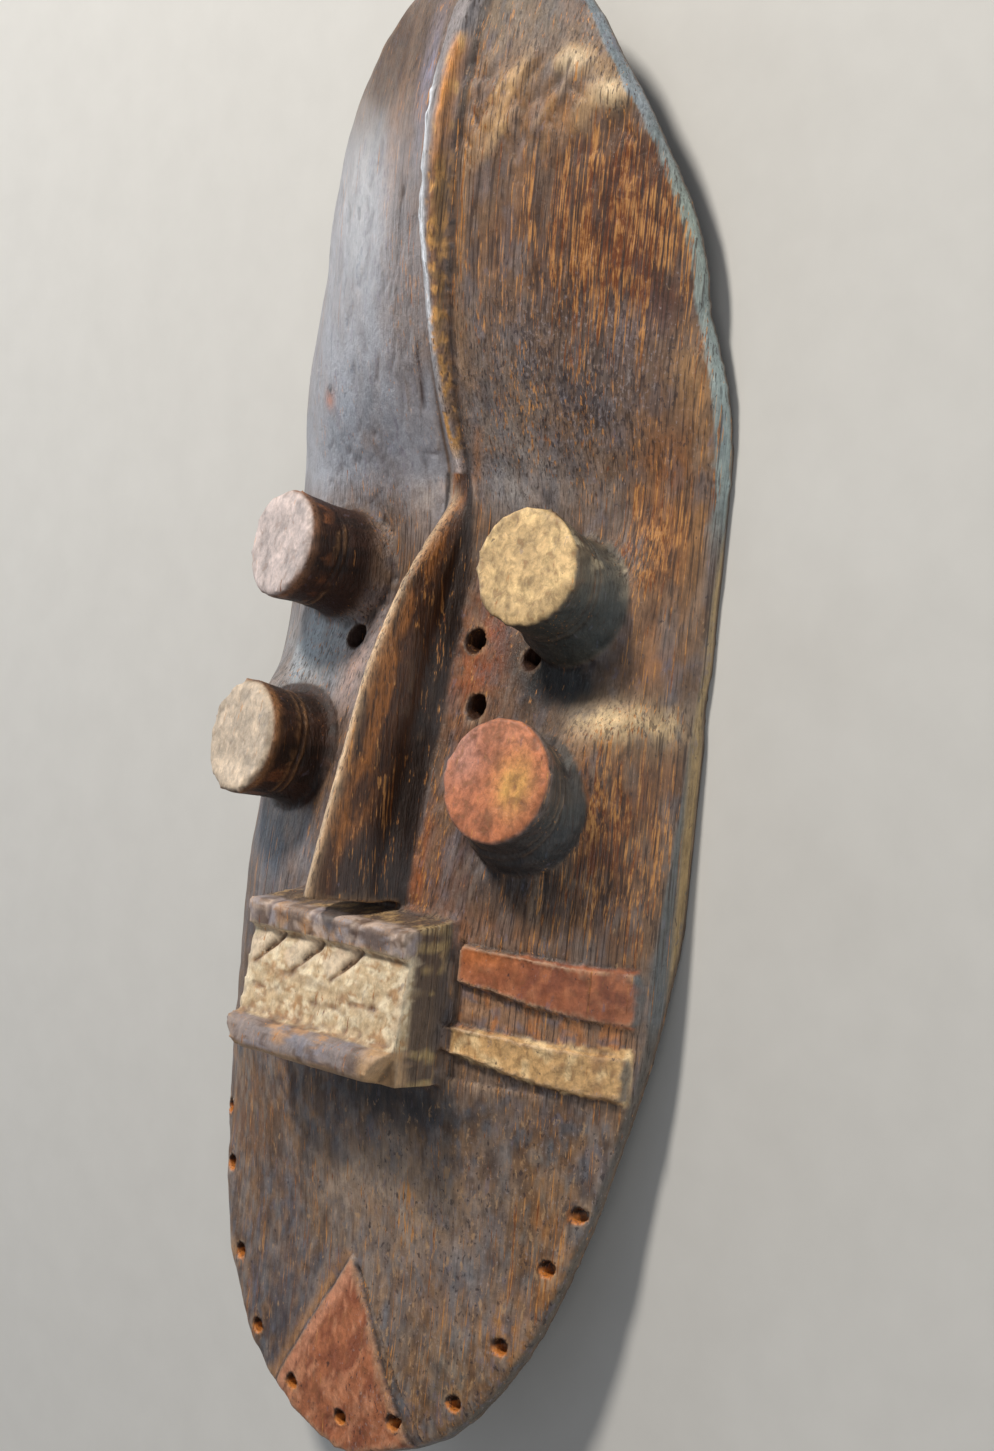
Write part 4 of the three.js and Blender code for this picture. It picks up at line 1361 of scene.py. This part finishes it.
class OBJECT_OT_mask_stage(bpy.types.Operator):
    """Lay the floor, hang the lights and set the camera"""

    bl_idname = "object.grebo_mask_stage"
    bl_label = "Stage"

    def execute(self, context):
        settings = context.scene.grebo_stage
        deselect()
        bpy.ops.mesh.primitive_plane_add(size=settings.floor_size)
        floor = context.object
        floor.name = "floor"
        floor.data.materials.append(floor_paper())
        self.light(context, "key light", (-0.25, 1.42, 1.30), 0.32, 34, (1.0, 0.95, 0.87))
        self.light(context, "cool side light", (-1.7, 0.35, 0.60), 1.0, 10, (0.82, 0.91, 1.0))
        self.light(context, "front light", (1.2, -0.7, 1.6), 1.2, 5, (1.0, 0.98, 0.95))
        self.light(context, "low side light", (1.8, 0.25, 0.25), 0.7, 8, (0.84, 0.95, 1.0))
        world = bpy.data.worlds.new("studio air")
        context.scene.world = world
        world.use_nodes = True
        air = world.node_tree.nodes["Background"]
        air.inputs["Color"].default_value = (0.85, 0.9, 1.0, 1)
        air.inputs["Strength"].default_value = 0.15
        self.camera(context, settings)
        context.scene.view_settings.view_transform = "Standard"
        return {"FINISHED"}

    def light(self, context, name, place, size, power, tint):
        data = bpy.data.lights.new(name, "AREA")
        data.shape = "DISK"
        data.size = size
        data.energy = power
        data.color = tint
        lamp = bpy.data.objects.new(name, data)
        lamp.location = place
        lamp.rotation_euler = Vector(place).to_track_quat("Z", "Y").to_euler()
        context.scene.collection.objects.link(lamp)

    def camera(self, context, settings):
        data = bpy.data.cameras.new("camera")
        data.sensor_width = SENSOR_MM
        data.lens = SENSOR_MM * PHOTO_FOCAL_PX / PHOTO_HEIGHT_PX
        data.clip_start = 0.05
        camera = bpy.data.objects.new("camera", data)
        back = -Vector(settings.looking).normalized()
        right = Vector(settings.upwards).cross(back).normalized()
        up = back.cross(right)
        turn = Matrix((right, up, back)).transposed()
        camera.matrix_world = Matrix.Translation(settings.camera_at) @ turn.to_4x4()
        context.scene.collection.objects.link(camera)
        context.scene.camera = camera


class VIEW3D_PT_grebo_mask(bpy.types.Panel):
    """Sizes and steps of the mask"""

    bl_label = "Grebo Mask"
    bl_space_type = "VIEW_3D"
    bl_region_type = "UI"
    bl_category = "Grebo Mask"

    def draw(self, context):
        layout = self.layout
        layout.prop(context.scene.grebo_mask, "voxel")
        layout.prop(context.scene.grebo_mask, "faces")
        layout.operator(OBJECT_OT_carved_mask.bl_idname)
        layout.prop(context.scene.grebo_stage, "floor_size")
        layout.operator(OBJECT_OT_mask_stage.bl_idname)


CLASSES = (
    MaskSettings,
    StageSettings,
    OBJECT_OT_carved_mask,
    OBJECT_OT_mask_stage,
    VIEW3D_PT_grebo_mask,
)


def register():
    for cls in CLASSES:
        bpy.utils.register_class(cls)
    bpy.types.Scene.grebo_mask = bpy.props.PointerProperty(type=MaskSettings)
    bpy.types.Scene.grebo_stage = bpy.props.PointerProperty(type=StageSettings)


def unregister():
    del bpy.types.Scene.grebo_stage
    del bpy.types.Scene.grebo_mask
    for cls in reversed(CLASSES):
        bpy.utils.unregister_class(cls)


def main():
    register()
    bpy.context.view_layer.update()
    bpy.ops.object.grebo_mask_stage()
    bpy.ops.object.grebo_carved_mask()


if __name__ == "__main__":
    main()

-- STATED EXERCISE --
Every line from the one containing "bpy.context.view_layer.update()" through the end of the data must be repeated exactly, and no other line.

-- TASK ANSWER --
    bpy.context.view_layer.update()
    bpy.ops.object.grebo_mask_stage()
    bpy.ops.object.grebo_carved_mask()


if __name__ == "__main__":
    main()